> Task to carry out
Locate the line that contains "nodes.update(make_hems())" and the line that contains "bpy.data.objects.remove(obj)". Copy both of them exactly, together with every line between them, and no others.

---------- Source data ----------

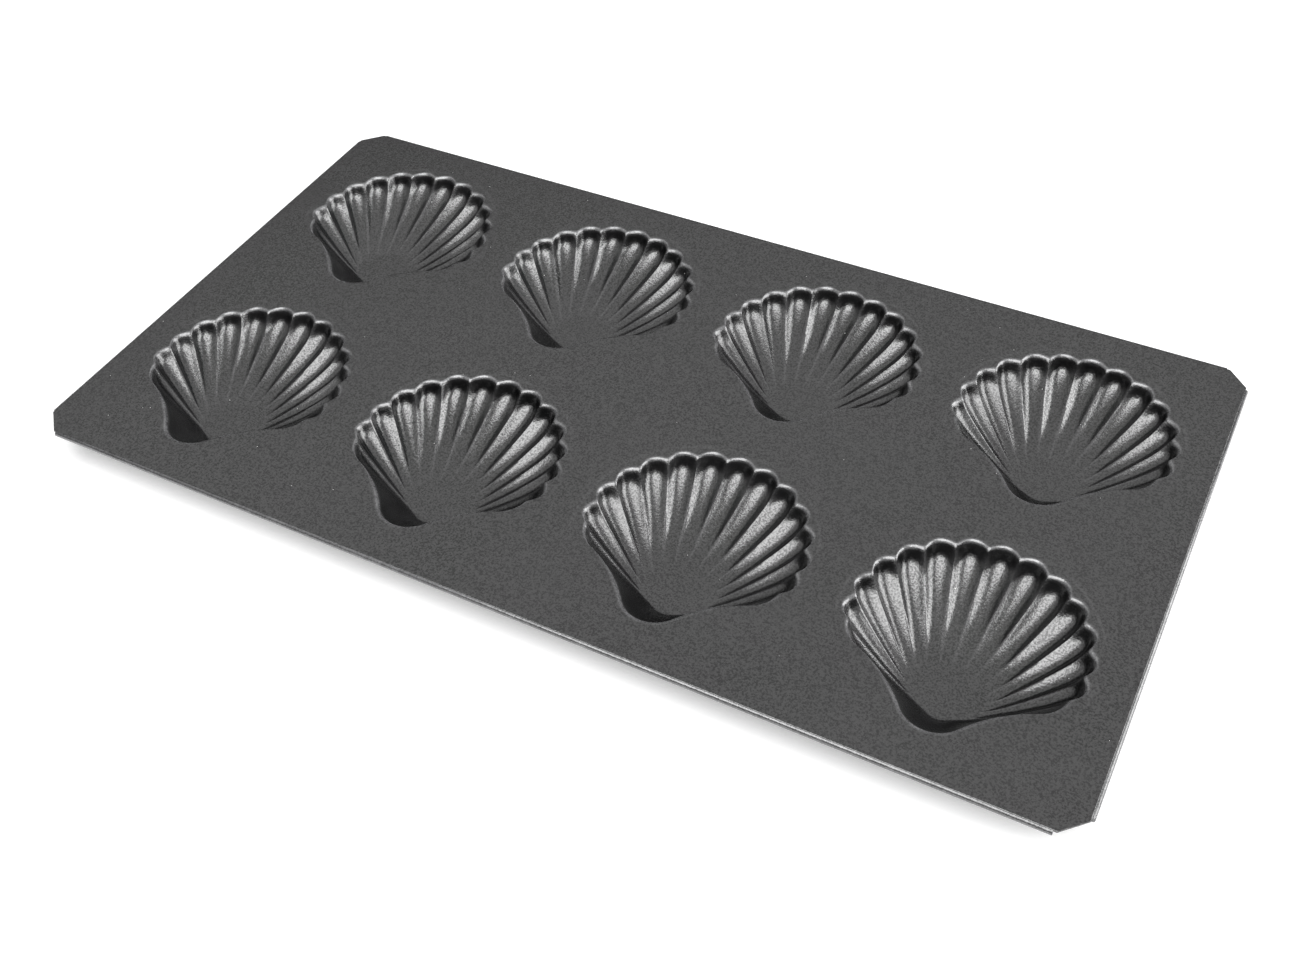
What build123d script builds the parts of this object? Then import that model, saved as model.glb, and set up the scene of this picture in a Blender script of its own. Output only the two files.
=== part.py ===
from build123d import *
import os
from math import atan2, cos, radians, sin, tan

# Madeleine pan: one steel sheet drawn into eight scallop shells, with its four edges folded
# under as flat hems and its corners clipped.
# X runs along the long side. The shells' tips point to the front long side, at -Y. Z is up,
# from the flat floors of the shells, which the pan stands on. The origin is under the middle
# of the sheet. All lengths are in millimetres.
# Each node is one formed region of the sheet: the flat web, the eight shells and the four
# hems. They meet face to face where the real sheet runs on without a seam.

# The sheet, and the hems: the width of their fold, and the gap that a flat hem leaves
# between its leaves. The clipped corners reach past the hems' leaves, so these don't meet.
sheet_gauge = 0.8
hem_width = 7.0
hem_gap = 0.3
hem_end_clearance = 1.5

# The grid of shells: the flat left between the rims of two neighbours, and from the last rim
# to the folded edge
row_names = ("front", "back")
column_count = 4
column_gap = 14.7
row_gap = 20.7
end_margin = 12.95
side_margin = 15.15

# One shell, measured from the centre of its fan. Two flutes meet in a ridge, and each flute's
# rim bulges out to a crest halfway between them.
shell_depth = 12.5
flute_count = 15
flute_angle = 16.4
ridge_radius = 33.0
flute_reach = 2.0
flute_sag = 1.0
rim_bend_radius = 1.2

# The side of the shell below its last flute, down to the rounded tip
neck_x = 25.5
neck_y = -17.1
last_flute_reach = 1.2
flank_bow = 1.4
tip_reach = 35.0
tip_radius = 10.4
tip_half_angle = 53.0

# The smooth floor: the rim drawn in towards the umbo, where the ridges run together, with a
# tip of its own, a run in from the rim's tip
umbo_y = -17.5
floor_share = 0.40
floor_tip_run = 13.5
floor_tip_radius = 6.0
floor_tip_half_angle = 25.0

# Stations on the way in from the rim to the floor: how far in each lies, how deep it is at
# the middle of the fan and at the tip, and how far a flute sags there between its ridges
reach_shares = (0.0, 0.19, 0.41, 1.0)
fan_depth_shares = (0.0, 0.44, 0.80, 1.0)
tip_depth_shares = (0.0, 0.28, 0.54, 1.0)
sag_shares = (0.0, 0.40, 0.90, 0.0)

# The strips between two ridges, and those of the last flutes, the flanks and the tip
flute_strips = 4
last_flute_strips = 2
flank_strips = 3
tip_strips = 4

hem_radius = sheet_gauge + hem_gap / 2
corner_clip = hem_width + hem_end_clearance
sheet_top = shell_depth + sheet_gauge
side_count = (flute_count - 1) / 2
fan_reach = ridge_radius + flute_reach
column_pitch = 2 * fan_reach + column_gap
row_pitch = fan_reach + tip_reach + row_gap
row_count = len(row_names)
sheet_length = column_count * column_pitch - column_gap + 2 * end_margin
sheet_width = row_count * row_pitch - row_gap + 2 * side_margin


def polar(radius, degrees, centre_y=0):
    """A point of the plan, at an angle from +X about a centre on the Y axis."""
    return Vector(radius * cos(radians(degrees)), centre_y + radius * sin(radians(degrees)))


def drawn_in(point):
    """The place on the floor's edge where the line in from a point of the rim ends."""
    umbo = Vector(0, umbo_y)
    return umbo + (point - umbo) * floor_share


def tip_end(side, lowest_y, radius, half_angle):
    """Where a round tip runs out into the flank on one side, -1 at the left and 1 at the right."""
    return polar(radius, side * half_angle - 90, lowest_y + radius)


def bowed(start, end, bow):
    """An arc between two points, its middle a bow to the right of the line that joins them."""
    along = (end - start).normalized()
    middle = (start + end) / 2 + Vector(along.Y, -along.X) * bow
    return Edge.make_three_point_arc(start, middle, end)


class Meridian:
    """One line over the sheet's upper and lower skins, from the rim in to the floor."""

    def __init__(self, rim, floor, turn_share=1, sag=0):
        self.rim = rim
        self.floor = floor
        self.inward = (floor - rim).normalized()
        self.drops = []
        for fan_share, tip_share, sag_share in zip(fan_depth_shares, tip_depth_shares, sag_shares):
            depth_share = fan_share + (tip_share - fan_share) * turn_share
            self.drops.append(shell_depth * depth_share + sag * sag_share)
        self.runs = [(floor - rim).length * reach_share for reach_share in reach_shares]
        self.slopes = [0]
        for station in range(len(self.runs) - 1):
            drop = self.drops[station + 1] - self.drops[station]
            self.slopes.append(atan2(drop, self.runs[station + 1] - self.runs[station]))
        self.slopes.append(0)

    def place(self, run, drop):
        """The point at a distance in from the rim and a depth below the sheet's top."""
        return self.rim + self.inward * run - Vector(0, 0, drop)

    def upper(self):
        """The upper skin's points, with the bend at the rim as one short flat."""
        setback = rim_bend_radius * tan(self.slopes[1] / 2)
        bend_start = self.place(-setback, 0)
        bend_end = self.place(setback * cos(self.slopes[1]), setback * sin(self.slopes[1]))
        rest = [self.place(run, drop) for run, drop in zip(self.runs[1:], self.drops[1:])]
        return [bend_start, bend_end] + rest

    def lower(self):
        """The lower skin's points, one sheet gauge away from the upper skin."""
        points = []
        for station, (run, drop) in enumerate(zip(self.runs, self.drops)):
            before = self.slopes[station]
            after = self.slopes[station + 1]
            away = sheet_gauge / cos((after - before) / 2)
            mean = (before + after) / 2
            points.append(self.place(run - away * sin(mean), drop + away * cos(mean)))
        return points


def stretch_meridians(rim_edge, floor_ends, turn_shares, strip_count, sag=0):
    """The meridians of one stretch of the rim, one for each strip, from its start."""
    meridians = []
    for strip in range(strip_count):
        share = strip / strip_count
        floor_point = floor_ends[0] + (floor_ends[1] - floor_ends[0]) * share
        turn_share = turn_shares[0] + (turn_shares[1] - turn_shares[0]) * share
        sag_here = sag * 4 * share * (1 - share)
        rim_point = rim_edge.position_at(share)
        meridians.append(Meridian(rim_point, floor_point, turn_share, sag_here))
    return meridians


def shell_meridians():
    """All meridians, anticlockwise from the lowest ridge on the right: flutes, then flanks."""
    offsets = [step - side_count + 0.5 for step in range(flute_count - 1)]
    ridges = [polar(ridge_radius, 90 + flute_angle * offset) for offset in offsets]
    landings = [drawn_in(ridge) for ridge in ridges]
    turn_shares = [(offset / side_count) ** 2 for offset in offsets]
    meridians = []
    for step in range(flute_count - 2):
        crest = polar(fan_reach, 90 + flute_angle * (offsets[step] + 0.5))
        rim_edge = Edge.make_three_point_arc(ridges[step], crest, ridges[step + 1])
        floor_ends = landings[step : step + 2]
        ends_turn = turn_shares[step : step + 2]
        meridians += stretch_meridians(rim_edge, floor_ends, ends_turn, flute_strips, flute_sag)

    floor_tip_y = floor_tip_run - tip_reach
    neck = {side: Vector(side * neck_x, neck_y) for side in (-1, 1)}
    tip = {side: tip_end(side, -tip_reach, tip_radius, tip_half_angle) for side in (-1, 1)}
    floor_tip = {
        side: tip_end(side, floor_tip_y, floor_tip_radius, floor_tip_half_angle) for side in (-1, 1)
    }
    landed_neck = {side: drawn_in(neck[side]) for side in (-1, 1)}
    tip_edge = Edge.make_three_point_arc(tip[-1], Vector(0, -tip_reach), tip[1])
    last_left = bowed(ridges[-1], neck[-1], last_flute_reach)
    last_right = bowed(neck[1], ridges[0], last_flute_reach)
    left_flank = bowed(neck[-1], tip[-1], -flank_bow)
    right_flank = bowed(tip[1], neck[1], -flank_bow)
    sides = (
        (last_left, (landings[-1], landed_neck[-1]), (turn_shares[-1], 1), last_flute_strips),
        (left_flank, (landed_neck[-1], floor_tip[-1]), (1, 1), flank_strips),
        (tip_edge, (floor_tip[-1], floor_tip[1]), (1, 1), tip_strips),
        (right_flank, (floor_tip[1], landed_neck[1]), (1, 1), flank_strips),
        (last_right, (landed_neck[1], landings[0]), (1, turn_shares[0]), last_flute_strips),
    )
    for side in sides:
        meridians += stretch_meridians(*side)
    return meridians


def facet(*corners):
    """One flat face with straight sides."""
    return Face(Wire.make_polygon(corners))


def facet_pair(first, second, third, fourth):
    """Two flat facets over a skewed four-sided patch, split along its shorter diagonal."""
    if (third - first).length < (fourth - second).length:
        return [facet(first, second, third), facet(first, third, fourth)]
    return [facet(first, second, fourth), facet(second, third, fourth)]


def cross_face(lines, station):
    """The flat face across the shell at one station of the skin's lines."""
    return facet(*[line[station] for line in lines])


def skin_form(lines):
    """The solid inside one skin of the shell, from the skin's lines from the rim to the floor."""
    faces = [cross_face(lines, 0), cross_face(lines, -1)]
    for line, next_line in zip(lines, lines[1:] + lines[:1]):
        for station in range(len(line) - 1):
            outer = (line[station], next_line[station])
            inner = (next_line[station + 1], line[station + 1])
            faces += facet_pair(*outer, *inner)
    return Solid(Shell(faces))


def make_mouth():
    """The outline of a shell's opening, where the flat sheet starts to bend down, at z = 0."""
    return cross_face([meridian.upper() for meridian in shell_meridians()], 0)


def make_shell():
    """One drawn shell up to the outline of its mouth, with the sheet's top face at z = 0."""
    meridians = shell_meridians()
    upper = skin_form([meridian.upper() for meridian in meridians])
    lower = skin_form([meridian.lower() for meridian in meridians])
    lip = extrude(make_mouth(), sheet_gauge, dir=(0, 0, -1))
    return (lip + lower) - upper


def shell_places(row):
    """Where the shells of one row have the centres of their fans, from the left."""
    row_y = (row - (row_count - 1) / 2) * row_pitch + (tip_reach - fan_reach) / 2
    columns = [(column - (column_count - 1) / 2) * column_pitch for column in range(column_count)]
    return [Pos(column_x, row_y, sheet_top) for column_x in columns]


def make_web():
    """The flat sheet between the hems, with clipped corners and the mouth of each shell cut out."""
    web_length = sheet_length - 2 * hem_radius
    web_width = sheet_width - 2 * hem_radius
    clip = corner_clip - 2 * hem_radius
    blank = chamfer(Rectangle(web_length, web_width).vertices(), clip)
    mouth = make_mouth()
    for row in range(row_count):
        for place in shell_places(row):
            blank -= Pos(place.position.X, place.position.Y) * mouth
    return Pos(0, 0, shell_depth) * extrude(blank, sheet_gauge)


def make_hem(side_length):
    """One folded edge, along X with its fold towards -Y, from the web's edge line at y = 0."""
    leaf_end = hem_width - hem_radius
    upper_leaf = -sheet_gauge
    lower_leaf = upper_leaf - hem_gap
    underside = lower_leaf - sheet_gauge
    middle = -hem_radius
    with BuildPart() as hem:
        with BuildSketch(Plane.YZ):
            with BuildLine():
                ThreePointArc((0, 0), (-hem_radius, middle), (0, underside))
                Line((0, underside), (leaf_end, underside))
                Line((leaf_end, underside), (leaf_end, lower_leaf))
                Line((leaf_end, lower_leaf), (0, lower_leaf))
                ThreePointArc((0, lower_leaf), (-hem_gap / 2, middle), (0, upper_leaf))
                Line((0, upper_leaf), (0, 0))
            make_face()
        extrude(amount=(side_length - 2 * corner_clip) / 2, both=True)
    return hem.part


def make_hems():
    """The four hems, each turned to its own side of the sheet."""
    long_hem = Pos(0, hem_radius - sheet_width / 2, sheet_top) * make_hem(sheet_length)
    short_hem = Pos(0, hem_radius - sheet_length / 2, sheet_top) * make_hem(sheet_width)
    return {
        "front_hem": long_hem,
        "back_hem": Rot(0, 0, 180) * long_hem,
        "left_hem": Rot(0, 0, -90) * short_hem,
        "right_hem": Rot(0, 0, 90) * short_hem,
    }


def main():
    """Build every region of the sheet and write one file for each."""
    os.makedirs("parts", exist_ok=True)
    shell = make_shell()
    nodes = {"flat_web": make_web()}
    for row, row_name in enumerate(row_names):
        for column, place in enumerate(shell_places(row), start=1):
            nodes[f"{row_name}_shell_{column}"] = place * shell
    nodes.update(make_hems())
    for name, solid in nodes.items():
        export_step(solid, f"parts/{name}.step")
        print(name, round(solid.volume), "mm3")


main()
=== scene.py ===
"""A madeleine pan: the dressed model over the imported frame, its studio light and its camera.

The pan is one steel sheet with eight scallop shells drawn into it, four edges folded under as
flat hems, and a dark satin non-stick coating. Sizes are kept in millimetres, and meshes are
written in metres.
"""

import logging
from dataclasses import dataclass, field
from enum import Enum
from math import atan2, cos, pi, radians, sin, sqrt

import bmesh
import bpy
from mathutils import Matrix, Vector

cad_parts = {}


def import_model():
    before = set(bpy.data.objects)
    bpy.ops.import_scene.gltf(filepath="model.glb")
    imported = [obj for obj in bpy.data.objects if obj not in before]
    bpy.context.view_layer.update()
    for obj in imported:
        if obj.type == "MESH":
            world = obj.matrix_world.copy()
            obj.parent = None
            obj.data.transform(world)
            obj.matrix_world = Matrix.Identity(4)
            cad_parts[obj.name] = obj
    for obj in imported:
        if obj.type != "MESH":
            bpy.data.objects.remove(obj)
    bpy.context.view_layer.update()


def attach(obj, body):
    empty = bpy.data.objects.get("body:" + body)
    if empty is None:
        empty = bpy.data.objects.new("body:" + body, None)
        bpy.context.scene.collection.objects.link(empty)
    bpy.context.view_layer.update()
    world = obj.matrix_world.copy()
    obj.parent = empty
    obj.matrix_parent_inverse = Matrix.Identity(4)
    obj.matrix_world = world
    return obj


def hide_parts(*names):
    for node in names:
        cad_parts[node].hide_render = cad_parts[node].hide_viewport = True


MM = 0.001
TOUCH = 1e-6  # metres within which two places count as one
UPRIGHT = 0.1  # a face whose normal leans less than this up or down is an upright edge
log = logging.getLogger("madeleine_pan")


def softened(value: float, softness: float) -> float:
    """A height from 0 to 1 whose sharp start at 0 is rounded."""
    rounding = softness * softness
    return (sqrt(value**2 + rounding) - softness) / (sqrt(1 + rounding) - softness)


class Side(Enum):
    """A side of the sheet, as the turn that carries the front hem to it, in degrees."""

    FRONT = 0
    RIGHT = 90
    BACK = 180
    LEFT = 270


class Region(Enum):
    """A formed region of the sheet. Each is dressed with its own marks of use and forming, and the
    shells and hems also with painted highlights.
    """

    WEB = "web"
    SHELL = "shell"
    HEM = "hem"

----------

> Written solution
    nodes.update(make_hems())
    for name, solid in nodes.items():
        export_step(solid, f"parts/{name}.step")
        print(name, round(solid.volume), "mm3")


main()
=== scene.py ===
"""A madeleine pan: the dressed model over the imported frame, its studio light and its camera.

The pan is one steel sheet with eight scallop shells drawn into it, four edges folded under as
flat hems, and a dark satin non-stick coating. Sizes are kept in millimetres, and meshes are
written in metres.
"""

import logging
from dataclasses import dataclass, field
from enum import Enum
from math import atan2, cos, pi, radians, sin, sqrt

import bmesh
import bpy
from mathutils import Matrix, Vector

cad_parts = {}


def import_model():
    before = set(bpy.data.objects)
    bpy.ops.import_scene.gltf(filepath="model.glb")
    imported = [obj for obj in bpy.data.objects if obj not in before]
    bpy.context.view_layer.update()
    for obj in imported:
        if obj.type == "MESH":
            world = obj.matrix_world.copy()
            obj.parent = None
            obj.data.transform(world)
            obj.matrix_world = Matrix.Identity(4)
            cad_parts[obj.name] = obj
    for obj in imported:
        if obj.type != "MESH":
            bpy.data.objects.remove(obj)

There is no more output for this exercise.